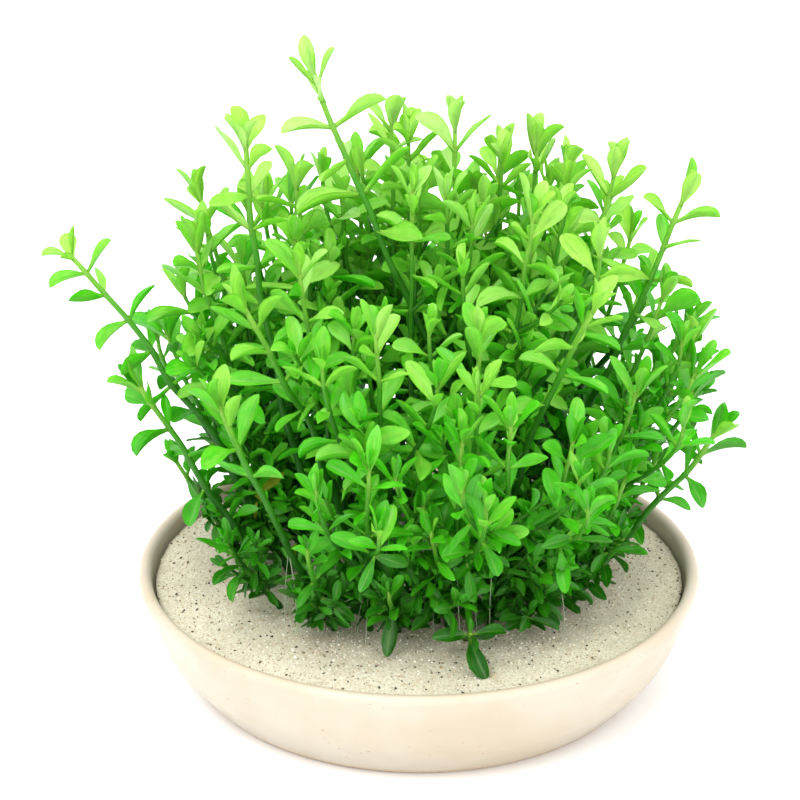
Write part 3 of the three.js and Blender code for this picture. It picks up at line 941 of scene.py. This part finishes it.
class Grower:
    """Grows shoots one after another, each leaf turned to where there is room."""

    def __init__(self, settings):
        self.settings = settings
        self.chance = random.Random(SEED)
        self.crowd = Crowd(40000)
        self.clear_view = Crowd(4000)
        self.keep_in = True

    def stem(self, skeleton, path, radius, tip_radius, node_places, tones, below=0.0):
        """A tube along a path, a little thicker at each leaf pair."""
        steps = max(5, int(path.length / (3.6 * MM)))
        distances = [path.length * i / steps for i in range(steps + 1)]
        for place in node_places:
            distances += [place - 0.9 * MM, place, place + 0.9 * MM]
        distances = sorted(d for d in distances if 0 <= d <= path.length)
        distances = [d for i, d in enumerate(distances) if i == 0 or d - distances[i - 1] > 0.2 * MM]
        places, radii, shades = [], [], []
        if below:
            start, _ = path.at(0)
            places.append(start - UP * below)
            radii.append(radius)
            shades.append(tones[0])
        for distance in distances:
            share = distance / path.length
            swell = max([0.0] + [1 - abs(distance - p) / (1.0 * MM) for p in node_places])
            places.append(path.at(distance)[0])
            radii.append((radius + (tip_radius - radius) * share) * (1 + 0.22 * max(0.0, swell)))
            # Painted shade and light: the colour runs from the first tone at the foot to the second at the
            # tip
            shades.append(tones[0] + (tones[1] - tones[0]) * share ** 2.6)
        end, direction = path.at(path.length)
        places.append(end + direction * tip_radius)
        radii.append(tip_radius * 0.3)
        shades.append(tones[1])
        skeleton.line(places, radii, shades, STEM)

    def leaf(self, skeleton, root, along, out, spread, length, tone, broad):
        """One leaf, in the first of several ways that has room, or else the freest of them."""
        side = along.cross(out)
        best = None
        for swing in LEAF_SWINGS:
            turned = out * math.cos(math.radians(swing)) + side * math.sin(math.radians(swing))
            toward = along * math.cos(spread) + turned * math.sin(spread)
            toward = (toward + UP * LEAF_LIFT).normalized()
            if self.keep_in:
                toward = (kept_in(root + toward * length) - root).normalized()
            if root.z + toward.z * length < self.floor_under(root + toward * length) + LEAF_CLEARANCE:
                low = self.floor_under(root + toward * length) + LEAF_CLEARANCE - root.z
                flat = Vector((toward.x, toward.y, 0)).normalized()
                rise = max(-0.9, min(0.9, low / length))
                toward = flat * math.sqrt(1 - rise * rise) + UP * rise
            samples = [root + toward * length * share for share in (0.45, 0.75, 1.0)]
            gap = min(self.crowd.gap(samples), 0.8 * self.clear_view.gap(samples))
            if best is None or gap > best[0]:
                blade = side * math.cos(math.radians(swing)) - out * math.sin(math.radians(swing))
                best = (gap, toward, samples, blade)
            if gap > ENOUGH_ROOM:
                break
        _, toward, samples, blade = best
        self.crowd.add(samples)
        upward = toward.cross(blade)
        roll = math.radians(self.chance.gauss(0, 22))
        upward = upward * math.cos(roll) + toward.cross(upward) * math.sin(roll)
        upward = (upward + UP * 0.15).normalized()
        width = length * self.settings.leaf_width * broad * self.chance.uniform(0.86, 1.16)
        # How deep inside the dome the leaf lies, less near the sand; the material lifts such leaves with
        # painted light
        heart = root + toward * 0.6 * length
        inner = max(0.0, min(1.0, 1.4 - 1.5 * depth_share(heart)))
        inner *= min(1.0, (heart.z - SAND_LEVEL) / (50 * MM))
        form = self.chance.randrange(len(LEAF_FORMS))
        if length < PLAIN_LENGTH or depth_share(root) < PLAIN_DEPTH:
            form += len(LEAF_FORMS)
        skeleton.point(
            root, kind=LEAF, tone=tone, inner=inner, is_leaf=True, form=form,
            toward=toward, upward=upward, size=(length, width, length),
        )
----
EXERCISE INSTRUCTIONS:
Would you reproduce the material above in full, exactly as given?

COMPLETE RESPONSE:
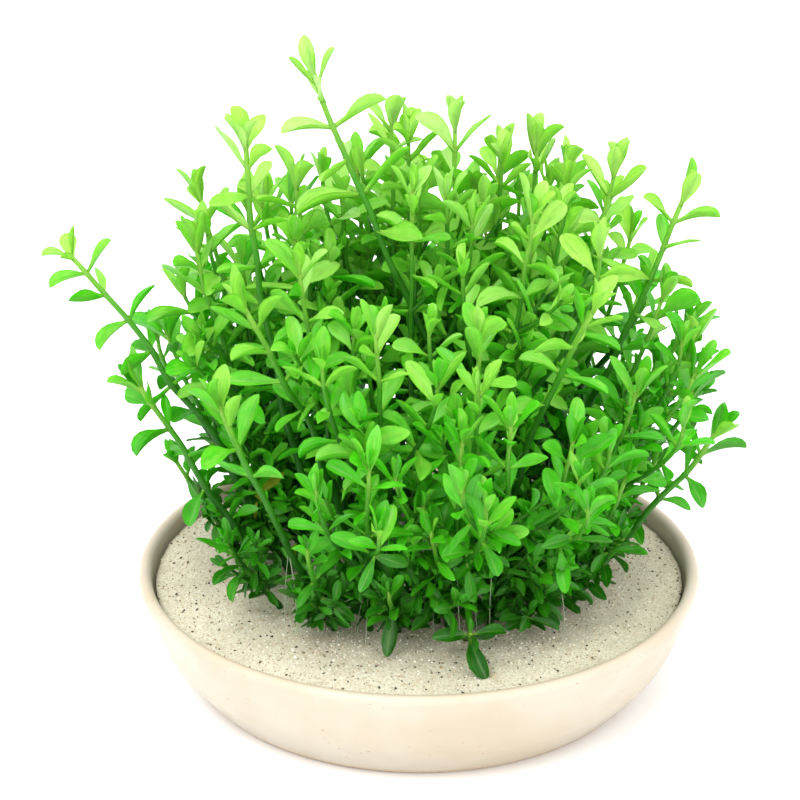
Write part 3 of the three.js and Blender code for this picture. It picks up at line 941 of scene.py. This part finishes it.
class Grower:
    """Grows shoots one after another, each leaf turned to where there is room."""

    def __init__(self, settings):
        self.settings = settings
        self.chance = random.Random(SEED)
        self.crowd = Crowd(40000)
        self.clear_view = Crowd(4000)
        self.keep_in = True

    def stem(self, skeleton, path, radius, tip_radius, node_places, tones, below=0.0):
        """A tube along a path, a little thicker at each leaf pair."""
        steps = max(5, int(path.length / (3.6 * MM)))
        distances = [path.length * i / steps for i in range(steps + 1)]
        for place in node_places:
            distances += [place - 0.9 * MM, place, place + 0.9 * MM]
        distances = sorted(d for d in distances if 0 <= d <= path.length)
        distances = [d for i, d in enumerate(distances) if i == 0 or d - distances[i - 1] > 0.2 * MM]
        places, radii, shades = [], [], []
        if below:
            start, _ = path.at(0)
            places.append(start - UP * below)
            radii.append(radius)
            shades.append(tones[0])
        for distance in distances:
            share = distance / path.length
            swell = max([0.0] + [1 - abs(distance - p) / (1.0 * MM) for p in node_places])
            places.append(path.at(distance)[0])
            radii.append((radius + (tip_radius - radius) * share) * (1 + 0.22 * max(0.0, swell)))
            # Painted shade and light: the colour runs from the first tone at the foot to the second at the
            # tip
            shades.append(tones[0] + (tones[1] - tones[0]) * share ** 2.6)
        end, direction = path.at(path.length)
        places.append(end + direction * tip_radius)
        radii.append(tip_radius * 0.3)
        shades.append(tones[1])
        skeleton.line(places, radii, shades, STEM)

    def leaf(self, skeleton, root, along, out, spread, length, tone, broad):
        """One leaf, in the first of several ways that has room, or else the freest of them."""
        side = along.cross(out)
        best = None
        for swing in LEAF_SWINGS:
            turned = out * math.cos(math.radians(swing)) + side * math.sin(math.radians(swing))
            toward = along * math.cos(spread) + turned * math.sin(spread)
            toward = (toward + UP * LEAF_LIFT).normalized()
            if self.keep_in:
                toward = (kept_in(root + toward * length) - root).normalized()
            if root.z + toward.z * length < self.floor_under(root + toward * length) + LEAF_CLEARANCE:
                low = self.floor_under(root + toward * length) + LEAF_CLEARANCE - root.z
                flat = Vector((toward.x, toward.y, 0)).normalized()
                rise = max(-0.9, min(0.9, low / length))
                toward = flat * math.sqrt(1 - rise * rise) + UP * rise
            samples = [root + toward * length * share for share in (0.45, 0.75, 1.0)]
            gap = min(self.crowd.gap(samples), 0.8 * self.clear_view.gap(samples))
            if best is None or gap > best[0]:
                blade = side * math.cos(math.radians(swing)) - out * math.sin(math.radians(swing))
                best = (gap, toward, samples, blade)
            if gap > ENOUGH_ROOM:
                break
        _, toward, samples, blade = best
        self.crowd.add(samples)
        upward = toward.cross(blade)
        roll = math.radians(self.chance.gauss(0, 22))
        upward = upward * math.cos(roll) + toward.cross(upward) * math.sin(roll)
        upward = (upward + UP * 0.15).normalized()
        width = length * self.settings.leaf_width * broad * self.chance.uniform(0.86, 1.16)
        # How deep inside the dome the leaf lies, less near the sand; the material lifts such leaves with
        # painted light
        heart = root + toward * 0.6 * length
        inner = max(0.0, min(1.0, 1.4 - 1.5 * depth_share(heart)))
        inner *= min(1.0, (heart.z - SAND_LEVEL) / (50 * MM))
        form = self.chance.randrange(len(LEAF_FORMS))
        if length < PLAIN_LENGTH or depth_share(root) < PLAIN_DEPTH:
            form += len(LEAF_FORMS)
        skeleton.point(
            root, kind=LEAF, tone=tone, inner=inner, is_leaf=True, form=form,
            toward=toward, upward=upward, size=(length, width, length),
        )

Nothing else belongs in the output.